The Art Of Co-Lawyering For Small Firms And Solo Attys
By Rachel Rippetoe | This article appears in Law360
There are plenty of horror stories that can be told about small firms and solo practitioners bringing outside attorneys onto a case as part of a co-lawyering arrangement, the Sacramento-based attorney Karen Goodman told a group of attendees at the California Lawyers Association’s Solo and Small Firm Summit on Thursday.
In one particularly harrowing example, she pointed to a solo attorney who brought on a litigation specialist as he prepared a traumatic brain injury case to go to trial. When the new lawyer didn’t get along with the client, however, they brought on a third attorney, a traumatic brain injury expert, to negotiate a $1 million settlement. The problem: the third attorney’s partner got his hands on the client trust account and spent all the money, leaving all three to have to pay back the pilfered funds.
“This is an example of lawyer number one really giving up the captain of the ship because someone still has to be responsible for this,” Goodman said. “If you’re bringing in co-counsel, you have to commit to regular communications. Because the person’s not down the hall. You have to make an effort so that there is an understanding of who’s doing what, so that our clients’ interests are protected at all times.”
Goodman, who operates her own practice, joined Wilson Elser Moskowitz Edelman &Dicker LLP attorney Carole J. Buckner to lead a session on Thursday all about navigating relationships with other lawyers — whether they’re established attorneys from other firms working as co-counsel, contract attorneys or “robot lawyers.”
Co-Counsel
Goodman said most solo and small firm attorneys have usually dealt with a “disappearing co-counsel” at some point in their career, where it doesn’t seem that the lawyer you enlisted to help on a case is doing much of anything.
If an attorney sees that their co-counsel is slacking, it’s important to be proactive, Goodman said.
“If it’s somebody you’ve brought in and they’re not doing their job, you may have to discuss with your client whether this lawyer needs to be replaced,” Goodman said. “I don’t think you sit around and wait on it and just complain, ‘Jesus, this lawyer’s not around.'”
But co-counsel relationships can falter on either side of the agreement.
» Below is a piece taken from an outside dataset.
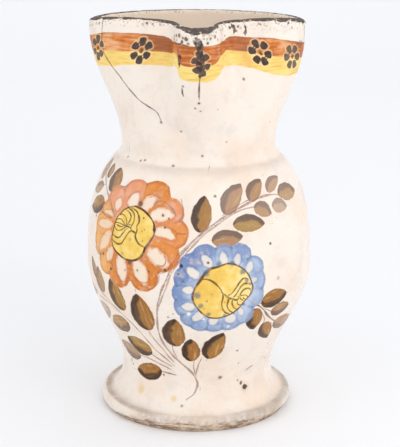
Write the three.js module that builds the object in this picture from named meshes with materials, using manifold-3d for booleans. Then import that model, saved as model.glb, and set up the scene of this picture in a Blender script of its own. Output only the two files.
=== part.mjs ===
// A hand-thrown majolica jug with a spreading foot, a pinched spout and a strap handle.
// Millimetres, +Z up, the spout towards -Y. The origin is the middle of the flat underside.

import * as THREE from "three";
import { mergeVertices } from "three/addons/utils/BufferGeometryUtils.js";
import Module from "manifold-3d";

// Heights, each measured up from the one before
const FLOOR_TO_WAIST = 31;
const WAIST_TO_BELLY = 76;
const BELLY_TO_LEDGE = 75;
const LEDGE_TO_NECK = 7;
const NECK_TO_RIM = 81;
const STRAIGHT_RIM = 6; // the neck stops widening this far below the rim

// Outer diameters
const FOOT_DIAMETER = 134.4;
const WAIST_DIAMETER = 104.6;
const BELLY_DIAMETER = 154.4;
const NECK_DIAMETER = 104.2;
const MOUTH_DIAMETER = 144.6;

// Clay thicknesses
const WALL = 6;
const RIM_WALL = 5;
const FLOOR = 10;
const FLOOR_ROUND = 18;
const RIM_ROUND = 3.5;

// The foot's rolled lip and its worn lower edge
const LIP_THICKNESS = 11;
const LIP_ROUND = 4.6;
const EDGE_WEAR = 3;

// The mouth, pressed in on both sides of the spout
const SPOUT_PROUD = 5.7; // the spout's tip stands out this far past the round of the mouth
const SPOUT_WIDTH = 29;
const ROOT_FILLET = 4.5;
const PRESS_DEPTH = 35.3; // the roots of the spout are pressed in this far from the front of the round
const PRESS_SLOPE = 22; // degrees that each pressed side turns back from the front
const PRESS_RISE = 2.8; // the pressing lifts the rim
const SPOUT_DIP = 1.5;

// The strap handle, opposite the spout
const HANDLE_BELOW_RIM = 27;
const HANDLE_BELOW_LEDGE = 36;
const HANDLE_PAST_BELLY = 48.8;
const HANDLE_WIDTH = 31;
const HANDLE_THICKNESS = 10;
const ROOT_SWELL = 1.35; // how much thicker and wider the strap is where it joins the wall

// Facets
const STEPS_PER_STATION = 3;
const HANDLE_STEPS = 20;
const STRAP_SIDES = 12;

const { degToRad: radians, smoothstep, clamp } = THREE.MathUtils;

const waistLevel = FLOOR_TO_WAIST;
const bellyLevel = waistLevel + WAIST_TO_BELLY;
const ledgeLevel = bellyLevel + BELLY_TO_LEDGE;
const neckLevel = ledgeLevel + LEDGE_TO_NECK;
const height = neckLevel + NECK_TO_RIM;

const share = (level, low, high) => clamp((level - low) / (high - low), 0, 1);
const wave = (part, power) => 0.5 - 0.5 * Math.cos(Math.PI * part ** power);

// The outer profile above the foot's lip, as the radius at a level
function outerRadius(level) {
  const waist = WAIST_DIAMETER / 2;
  const belly = BELLY_DIAMETER / 2;
  const neck = NECK_DIAMETER / 2;
  const mouth = MOUTH_DIAMETER / 2;
  if (level < waistLevel) {
    const crest = FOOT_DIAMETER / 2 - LIP_ROUND;
    const drop = 1 - share(level, LIP_THICKNESS, waistLevel);
    return waist + (crest - waist) * (1 - Math.sqrt(1 - drop * drop));
  }
  if (level < bellyLevel) {
    return waist + (belly - waist) * wave(share(level, waistLevel, bellyLevel), 0.88);
  }
  if (level < ledgeLevel) {
    const climb = share(level, bellyLevel, ledgeLevel);
    return neck + (belly - neck) * (1 - climb ** 2.7) ** (1 / 1.38);
  }
  return neck + (mouth - neck) * wave(share(level, neckLevel, height - STRAIGHT_RIM), 0.9);
}

// The cavity keeps a full wall under the ledge too, where the outside steps in
function cavityRadius(level) {
  return Math.min(outerRadius(level), outerRadius(level + WALL)) - WALL;
}

// Stations round the rim, from the spout's tip to the side and on round the back:
// each has its turn from the front in degrees, its place in plan, and how far the rim is lifted
const mouthRadius = MOUTH_DIAMETER / 2;
const halfSpout = SPOUT_WIDTH / 2;
const tipY = -mouthRadius - SPOUT_PROUD;
const rootX = halfSpout + ROOT_FILLET;
const rootY = PRESS_DEPTH - mouthRadius;
const pressedY = (x) => rootY + (x - rootX) * Math.tan(radians(PRESS_SLOPE));

function tipStation(turn, degrees, rise) {
  const aside = halfSpout * Math.sin(radians(degrees));
  const back = halfSpout * (1 - Math.cos(radians(degrees)));
  return [turn, aside, tipY + back, rise];
}

const frontStations = [
  tipStation(0, 0, -SPOUT_DIP),
  tipStation(9, 45, -SPOUT_DIP * 0.7),
  tipStation(18, 90, 0),
  [27, halfSpout, rootY - 2.4 * ROOT_FILLET, PRESS_RISE * 0.3],
  [34, rootX, rootY, PRESS_RISE * 0.65],
  [46, mouthRadius * 0.44, pressedY(mouthRadius * 0.44), PRESS_RISE * 0.95],
  [60, mouthRadius * 0.68, pressedY(mouthRadius * 0.68), PRESS_RISE],
  [75, mouthRadius * 0.89, pressedY(mouthRadius * 0.89) * 0.7, PRESS_RISE * 0.6],
];
const backStations = [90, 112.5, 135, 157.5, 180].map((turn) => [
  turn,
  mouthRadius * Math.sin(radians(turn)),
  -mouthRadius * Math.cos(radians(turn)),
  0,
]);
const oneSide = [...frontStations, ...backStations];
const otherSide = oneSide
  .slice(1, -1)
  .reverse()
  .map(([turn, x, y, rise]) => [-turn, -x, y, rise]);
const stations = [...oneSide, ...otherSide];
const columns = stations.length * STEPS_PER_STATION;

// Both plans are drawn on a unit radius; the mouth's third coordinate is the rim's lift
const closedCurve = (points) => new THREE.CatmullRomCurve3(points, true, "catmullrom", 0.5);
const mouthPlan = closedCurve(
  stations.map(([, x, y, rise]) => new THREE.Vector3(x / mouthRadius, y / mouthRadius, rise)),
);
const roundPlan = closedCurve(
  stations.map(([turn]) => new THREE.Vector3(Math.sin(radians(turn)), -Math.cos(radians(turn)), 0)),
);

// Moves a ring's points towards its inside, square to its outline in plan
function insetRing(points, inset) {
  return points.map((point, index) => {
    const before = points.at(index - 1);
    const after = points[(index + 1) % points.length];
    const along = new THREE.Vector2(after.x - before.x, after.y - before.y).normalize();
    return new THREE.Vector3(point.x - along.y * inset, point.y + along.x * inset, point.z);
  });
}

// One ring of the wall, round at the neck and below, and pressed into the mouth's plan above
function wallRing(level, inset) {
  const press = smoothstep(level, neckLevel, height);
  const radius = outerRadius(level);
  const points = Array.from({ length: columns }, (_, column) => {
    const round = roundPlan.getPoint(column / columns);
    const pressed = mouthPlan.getPoint(column / columns);
    const place = round.lerp(pressed, press);
    return new THREE.Vector3(place.x * radius, place.y * radius, level + place.z);
  });
  return insetRing(points, inset);
}

function roundRing(radius, level) {
  return Array.from({ length: columns }, (_, column) =>
    roundPlan
      .getPoint(column / columns)
      .setLength(radius)
      .setZ(level),
  );
}

// A closed skin over rings that have the same number of points, with a fan over each end
function loft(rings) {
  const count = rings[0].length;
  const points = rings.flat();
  const indices = [];
  for (let row = 0; row + 1 < rings.length; row++) {
    for (let column = 0; column < count; column++) {
      const a = row * count + column;
      const b = row * count + ((column + 1) % count);
      indices.push(a, b, b + count, a, b + count, a + count);
    }
  }
  const middle = (ring) =>
    ring.reduce((sum, point) => sum.add(point), new THREE.Vector3()).divideScalar(count);
  const lastRing = points.length - count;
  const firstMiddle = points.push(middle(rings[0])) - 1;
  const lastMiddle = points.push(middle(rings.at(-1))) - 1;
  for (let column = 0; column < count; column++) {
    const next = (column + 1) % count;
    indices.push(firstMiddle, next, column);
    indices.push(lastMiddle, lastRing + column, lastRing + next);
  }
  return new THREE.BufferGeometry().setFromPoints(points).setIndex(indices);
}

// Levels from low to high in equal steps, both ends included
const spread = (low, high, steps) =>
  Array.from({ length: steps + 1 }, (_, step) => low + ((high - low) * step) / steps);

// The foot has a worn lower edge, then its rolled lip as an arc up to the crest
function footRings() {
  const outer = FOOT_DIAMETER / 2;
  const lip = [0, 30, 60, 90].map((degrees) =>
    roundRing(
      outer - LIP_ROUND * (1 - Math.cos(radians(degrees))),
      LIP_THICKNESS - LIP_ROUND * (1 - Math.sin(radians(degrees))),
    ),
  );
  return [roundRing(outer - EDGE_WEAR, 0), roundRing(outer - EDGE_WEAR * 0.2, EDGE_WEAR), ...lip];
}

function wallRings() {
  const levels = [
    ...spread(LIP_THICKNESS, waistLevel, 4).slice(1),
    ...spread(waistLevel, bellyLevel, 5).slice(1),
    ...spread(bellyLevel, ledgeLevel, 6).slice(1, -1),
    ledgeLevel - BELLY_TO_LEDGE * 0.05,
    ledgeLevel,
    ...spread(neckLevel, height - RIM_ROUND, 6),
  ];
  return levels.map((level) => wallRing(level, 0));
}

// The rim rolls over from the outer face to the inner one
function rimRings() {
  return [45, 90, 135].map((degrees) =>
    wallRing(
      height - RIM_ROUND * (1 - Math.sin(radians(degrees))),
      (RIM_WALL / 2) * (1 - Math.cos(radians(degrees))),
    ),
  );
}

// The cavity from the rim down to the floor, rounded into the wall, and grown outwards by extra
function cavityRings(extra) {
  const roundTop = FLOOR + FLOOR_ROUND;
  const levels = [
    ...spread(height - 3 * RIM_ROUND, neckLevel, 4),
    ...spread(ledgeLevel, bellyLevel, 4),
    ...spread(bellyLevel, roundTop, 4).slice(1, -1),
  ];
  const wall = levels.map((level) => wallRing(level, outerRadius(level) - cavityRadius(level) - extra));
  const bowl = [90, 60, 30, 0].map((degrees) =>
    roundRing(
      cavityRadius(roundTop) + extra - FLOOR_ROUND * (1 - Math.sin(radians(degrees))),
      roundTop - extra - FLOOR_ROUND * Math.cos(radians(degrees)),
    ),
  );
  return [wallRing(height - RIM_ROUND, RIM_WALL - extra), ...wall, ...bowl];
}

// The strap runs from the neck out, down and back to the shoulder, in the plane x = 0
function handleRings() {
  const topLevel = height - HANDLE_BELOW_RIM;
  const bottomLevel = ledgeLevel - HANDLE_BELOW_LEDGE;
  const drop = topLevel - bottomLevel;
  const top = outerRadius(topLevel);
  const bottom = outerRadius(bottomLevel);
  const reach = BELLY_DIAMETER / 2 + HANDLE_PAST_BELLY - HANDLE_THICKNESS / 2;
  const middleLine = [
    [top - 2 * WALL, topLevel - WALL],
    [top, topLevel],
    [top + (reach - top) * 0.45, topLevel + drop * 0.08],
    [top + (reach - top) * 0.88, topLevel - drop * 0.04],
    [reach, topLevel - drop * 0.3],
    [reach * 0.97, topLevel - drop * 0.58],
    [bottom + (reach - bottom) * 0.55, bottomLevel + drop * 0.17],
    [bottom, bottomLevel],
    [bottom - 2 * WALL, bottomLevel - WALL],
  ].map(([y, z]) => new THREE.Vector3(0, y, z));
  const path = new THREE.CatmullRomCurve3(middleLine, false, "centripetal");
  const across = new THREE.Vector3(1, 0, 0);
  const flatten = (value) => Math.sign(value) * Math.abs(value) ** 0.75;
  return spread(0, 1, HANDLE_STEPS).map((along) => {
    const swell = 1 + (ROOT_SWELL - 1) * Math.abs(2 * along - 1) ** 3;
    const centre = path.getPointAt(along);
    const outward = path.getTangentAt(along).cross(across);
    return Array.from({ length: STRAP_SIDES }, (_, side) => {
      const turn = (side / STRAP_SIDES) * 2 * Math.PI;
      return centre
        .clone()
        .addScaledVector(across, (flatten(Math.cos(turn)) * HANDLE_WIDTH * swell) / 2)
        .addScaledVector(outward, (flatten(Math.sin(turn)) * HANDLE_THICKNESS * swell) / 2);
    });
  });
}

const wasm = await Module();
wasm.setup();

function toSolid(geometry) {
  const merged = mergeVertices(geometry, 1e-3);
  return new wasm.Manifold(
    new wasm.Mesh({
      numProp: 3,
      vertProperties: merged.getAttribute("position").array,
      triVerts: new Uint32Array(merged.getIndex().array),
    }),
  );
}

function toGeometry(solid) {
  const mesh = solid.getMesh();
  const geometry = new THREE.BufferGeometry();
  geometry.setAttribute("position", new THREE.BufferAttribute(mesh.vertProperties, 3));
  geometry.setIndex(new THREE.BufferAttribute(mesh.triVerts, 1));
  geometry.computeVertexNormals();
  return geometry;
}

const vessel = toSolid(loft([...footRings(), ...wallRings(), ...rimRings(), ...cavityRings(0)]));

// The strap ends in the middle of the wall, so it never reaches the cavity
const cavityAndHalfWall = toSolid(loft(cavityRings(WALL / 2).reverse()));
const strap = toSolid(loft(handleRings())).subtract(cavityAndHalfWall);

const glaze = new THREE.MeshStandardMaterial({ color: 0xf0e0d2, roughness: 0.3, metalness: 0 });
const jug = new THREE.Mesh(toGeometry(vessel.add(strap)), glaze);
jug.name = "jug";

const model = new THREE.Group();
model.add(jug);

export default model;
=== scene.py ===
# A hand-thrown, hand-painted majolica jug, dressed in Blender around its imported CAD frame.
# Lengths are millimetres while the form is worked out, and metres in the finished mesh.
import math

import bpy
import numpy as np
from mathutils import Matrix, Vector, noise


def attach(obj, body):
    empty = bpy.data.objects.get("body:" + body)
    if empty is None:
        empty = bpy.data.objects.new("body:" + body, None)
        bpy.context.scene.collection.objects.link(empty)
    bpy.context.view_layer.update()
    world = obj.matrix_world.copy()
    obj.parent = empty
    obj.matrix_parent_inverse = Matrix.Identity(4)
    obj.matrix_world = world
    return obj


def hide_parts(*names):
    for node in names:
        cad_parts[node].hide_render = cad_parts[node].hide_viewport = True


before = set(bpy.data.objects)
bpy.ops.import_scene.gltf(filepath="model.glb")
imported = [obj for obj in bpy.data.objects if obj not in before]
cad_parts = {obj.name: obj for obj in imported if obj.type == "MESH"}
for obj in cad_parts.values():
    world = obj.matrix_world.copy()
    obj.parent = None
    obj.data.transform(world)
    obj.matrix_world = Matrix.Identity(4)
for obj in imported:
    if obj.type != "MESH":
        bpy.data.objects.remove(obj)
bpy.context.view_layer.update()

MM = 0.001

# The clay form, with the same driving sizes as the CAD part
WAIST_LEVEL = 31
BELLY_LEVEL = 107
SHOULDER_LEVEL = 185
NECK_LEVEL = 189
HEIGHT = 270
STRAIGHT_RIM = 6
FOOT_DIAMETER = 134.4
WAIST_DIAMETER = 104.6
BELLY_DIAMETER = 154.4
NECK_DIAMETER = 104.2
MOUTH_DIAMETER = 144.6
WALL = 6
RIM_WALL = 5
RIM_ROUND = 3.5
FLOOR = 10
FLOOR_ROUND = 18
LIP_THICKNESS = 11
LIP_ROUND = 4.6
EDGE_WEAR = 3
# How far the shoulder's curve runs in under the neck, and the reach of the soft crease there
NECK_TUCK = 5

# The mouth, pressed in on both sides of the spout
SPOUT_PROUD = 5.7
SPOUT_WIDTH = 29
ROOT_FILLET = 4.5
PRESS_DEPTH = 35.3
PRESS_SLOPE = 22
PRESS_RISE = 2.8
SPOUT_DIP = 1.5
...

Goodman said she’s often been brought in on cases only to see the initial lawyer step back and let her take on the bulk of the work.
“I’ve had those instances where people decide, ‘Karen’s involved. Karen has had to try a case.’ They can go on vacation. They can start their retirement,” she said. “Doesn’t work that way with co-counsel; it really does require a sharing of responsibilities.”
Being proactive is truly key, Buckner said, because it’s never productive when two attorneys working on the same side end up in their own dispute.
“I think sometimes people would tend to ignore it, but after the fact, when I see the legal malpractice for the State Bar claim, people will tell me, ‘Yes, I did kind of know. I knew that was an issue. I probably should have dealt with it,'” Buckner said. “So if you have that bad feeling, tackling it and dealing with it in a proactive manner is, I think, really going to put you in the best position.”
It’s very important that the attorneys brought into a case by the lead lawyer actually meet with the client and that the co-counsel themselves have regular in-person meetings, Buckner said.
“What you’re really doing there is you’re creating a team,” Buckner said. “You’re creating a cohesive work together with the client to get the job done.”
Contract Attorneys
Another option for lawyers who are trying to build a larger team for a case they’re taking to trial is to hire contract attorneys. Slightly different from co-counsel, who have an independent practice but enter into a fee-sharing agreement with another lawyer or firm,contract attorneys usually work for a contract service and work under the umbrella of theoriginal attorney’s firm or practice. Although some have their own firms, as well.
Sometimes lawyers think that when they hire contract attorneys to bolster the work they’re doing for the client, they can keep it under the radar, but Buckner said this is a bad idea.
“It is often going to be a material or significant development in a case, so it is something that you’re going to want to make sure the client is aware of,” she said.
If a lawyer knows there’s a possibility they’ll bring in a contract lawyer at the beginning of a case, they should work it into the fee agreement with a client, Buckner said. But sometimes attorneys don’t know that extra help is needed until the middle of a litigation. In this case, attorneys need to be particularly vigilant that they’re “checking all the boxes,” Buckner said.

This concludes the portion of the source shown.